The discovery of catalytic RNA has had profound results. In the medical field alone RNA enzymology may lead to cures of viral infections. By using these rybozymes as gene scissors, the RNA molecule can be cut at certain points, destroying the RNA molecules that cause infections or genetic disorders. In life sciences, the discovery of catalytic RNA has also changed conventional wisdom. The old debate about whether proteins or nucleic acids were the first bit of life form seems to have been solved. If RNA can act as a catalyst and a genetic template to create proteins as well as itself, then it is rather certain that RNA was first in the chain of life.
Cech and Altman won the Nobel Prize for Chemistry in 1989 for their independent discoveries of catalytic RNA. Cech has also been awarded the Passano Foundation Young Scientist Award and the Harrison Howe Award in 1984; the Pfizer Award in Enzyme Chemistry in 1985; the U. S. Steel Award in Molecular Biology; and the V. D. Mattia Award in 1987. In 1988, he won the Newcombe-Cleveland Award, the Heineken Prize, the Gairdner Foundation International Award, the Louisa Gross Horwitz Prize, and the Albert Lasker Basic Medical Research Award; he was presented with the Bonfils-Stanton Award for Science in 1990.

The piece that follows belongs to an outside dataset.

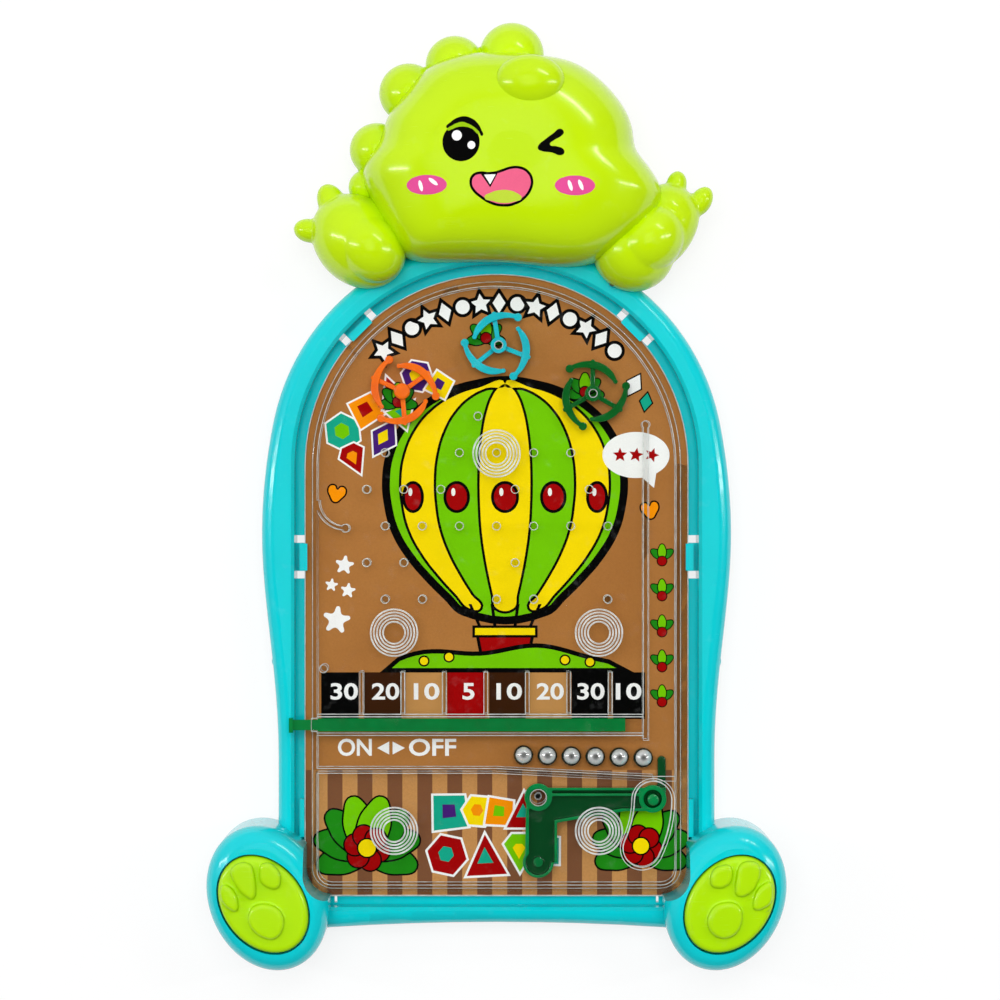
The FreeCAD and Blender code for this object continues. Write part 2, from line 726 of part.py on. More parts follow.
def head_front():
    """Front shell of the head: a puffed dome with a horn bump, and bosses for its screws."""
    outer = head_dome(0, head_seam_z, HEAD_DOME_H)
    sx, sy, rx, ry = HORN_SHARES
    horn = ellipsoid(
        head_x + sx * HEAD_HALF_W, head_y + sy * HEAD_HALF_H,
        head_seam_z + HEAD_DOME_H * HORN_Z_SHARE,
        rx * HEAD_HALF_W, ry * HEAD_HALF_H, HORN_RISE,
    )
    inner = head_dome(HEAD_WALL, head_seam_z, HEAD_DOME_H - HEAD_WALL)
    bosses = [
        rod(x, y, SCREW_BOSS_R, head_seam_z, head_seam_z + HEAD_DOME_H)
        for x, y in head_screws_at + head_back_screws_at
    ]
    shell = fused(outer, [horn]).cut(inner)
    shell = fused(shell, [b.common(outer) for b in bosses])
    return shell.cut([
        rod(x, y, SCREW_R, 0, head_seam_z + SCREW_BITE)
        for x, y in head_screws_at + head_back_screws_at
    ])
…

Since winning the Nobel Prize, Cech has continued his research on ribozymes and RNA's structure, in addition to chromosome structure. He has also studied the telomerase enzyme, which helps protect dividing cells' chromosomes, and has done some cancer cell research. In 1987 Cech was named a research professor for the American Cancer Society and in 1988 he became an investigator for the Howard Hughes Medical Institute. He held these positions concurrently with his faculty post at the University of Colorado, which made him a distinguished professor in 1990. Cech has also served as a deputy editor of Science and worked with various biotechnology companies.
Since the spring of 1999, Cech has been president of the Howard Hughes Medical Institute. However, he continues to spend one week a month doing research at his laboratory in Colorado.